Outcome names, proof criteria, and primary skill mappings are defined in docs/outcomes.md. Track progress and evidence in docs/onboarding-checklist.md. .agents/code-mint-status.json provides a machine-readable index of outcome statuses for cross-repo scanning.

Related AIDLC Practices

AWS AI-DLC is a useful external reference, but code-mint does not implement or vendor its full lifecycle. Two ideas are adopted directly because they improve audit quality without changing code-mint's outcome model:

Practice How code-mint uses it
Adaptive depth Auditors can run at quick, standard, or deep depth depending on repo age, risk, and recency of prior evidence.
Calibration Audit reports name confidence, what was not checked, and what would raise confidence.

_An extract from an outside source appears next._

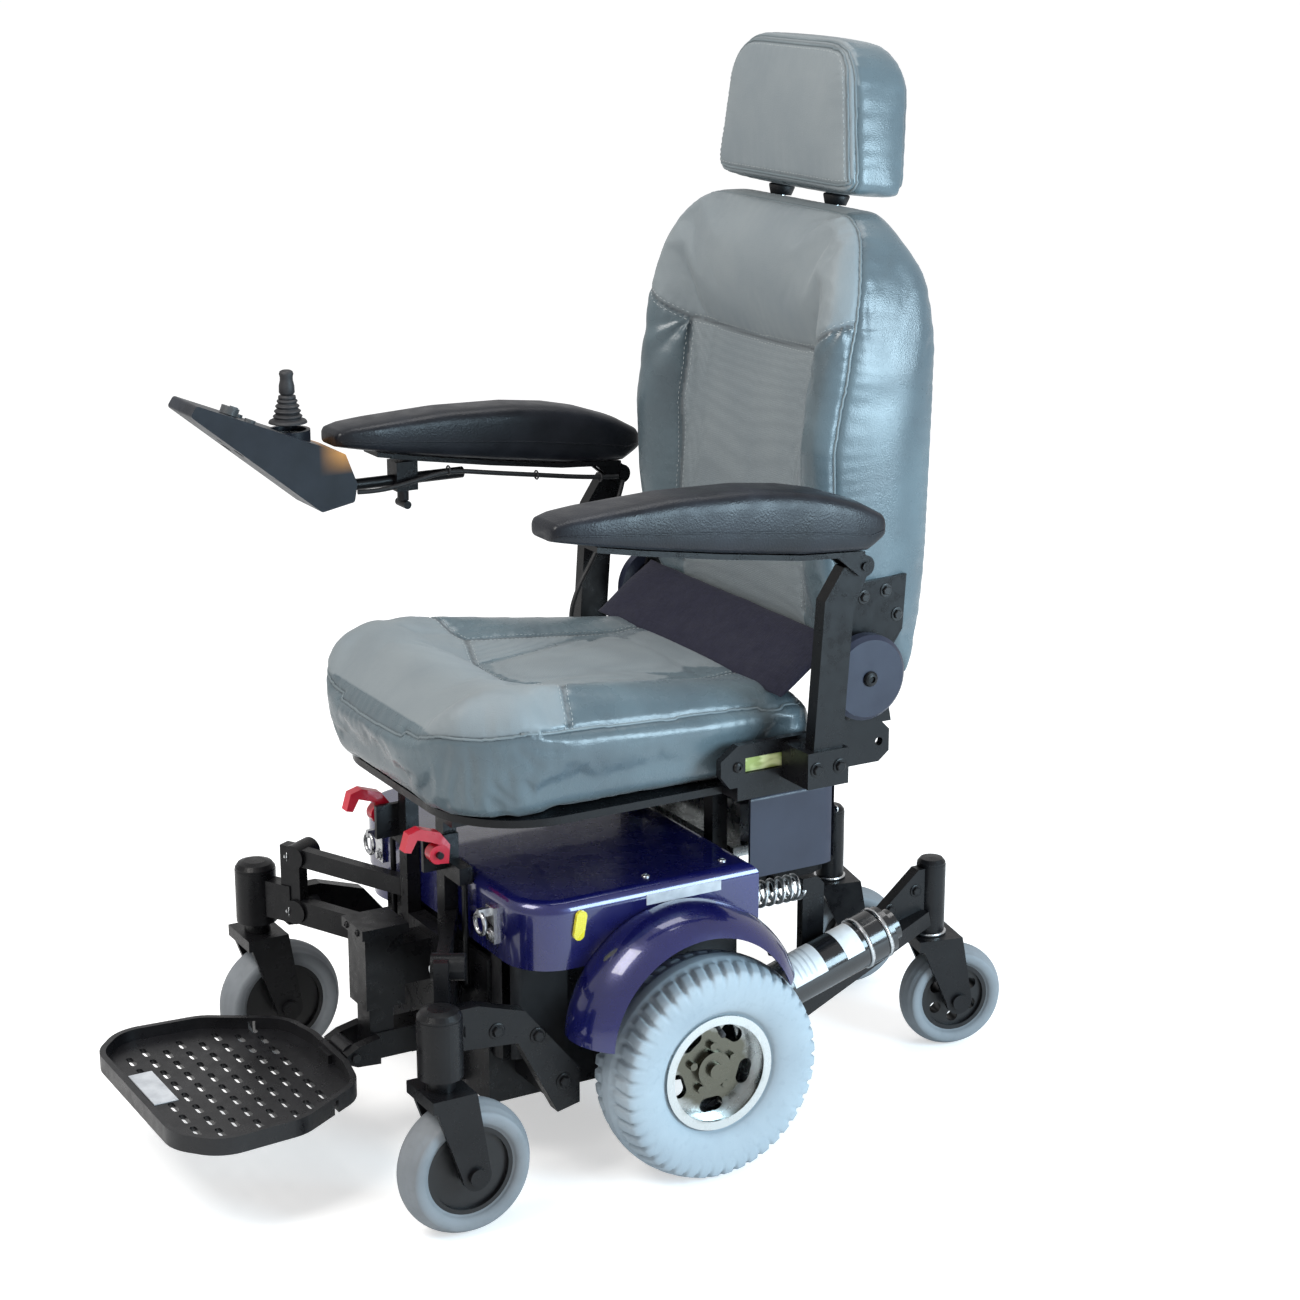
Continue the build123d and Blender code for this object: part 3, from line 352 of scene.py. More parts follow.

Workspace heritage (Greenfield, Brownfield, Legacy) is also used during onboarding as a lightweight calibration aid. AIDLC construction workflows, opt-in extension systems, and operations-phase artifacts are intentionally not part of this repository.

Cross-Cutting Standards

These standards keep the repo legible as agent throughput increases.

Dependency Direction

Dependencies should flow one way:

Types → Config → Repository → Service → Runtime → UI

Agents are fast enough to create structural drift quickly. Clear dependency boundaries reduce that risk.

Extend Before Creating

Before creating a new file, the agent should:

  1. look for an existing home for the logic
  2. check local AGENTS.md guidance
  3. place any new file in the correct module structure

Single Source Of Truth

Keep types, config, business rules, and database access in one clear layer each. Duplicated logic creates contradictions that both humans and agents will keep reinforcing.

Error Handling

  • user-facing errors should be clear and actionable
  • internal failures should include enough context to debug
  • error handling patterns should be consistent and documented
  • swallowed errors and generic catch-all behavior should be treated as drift

Mechanical Enforcement

Documentation alone is not enough. The best harnesses gradually promote important guidance into tooling:

  • AGENTS.md for discoverability
  • rules for persistent context
  • linters for naming and architecture constraints
  • structural tests for dependency boundaries and coverage expectations
  • recurring cleanup work that catches drift before it spreads

When prose keeps getting ignored, encode the constraint directly into the system.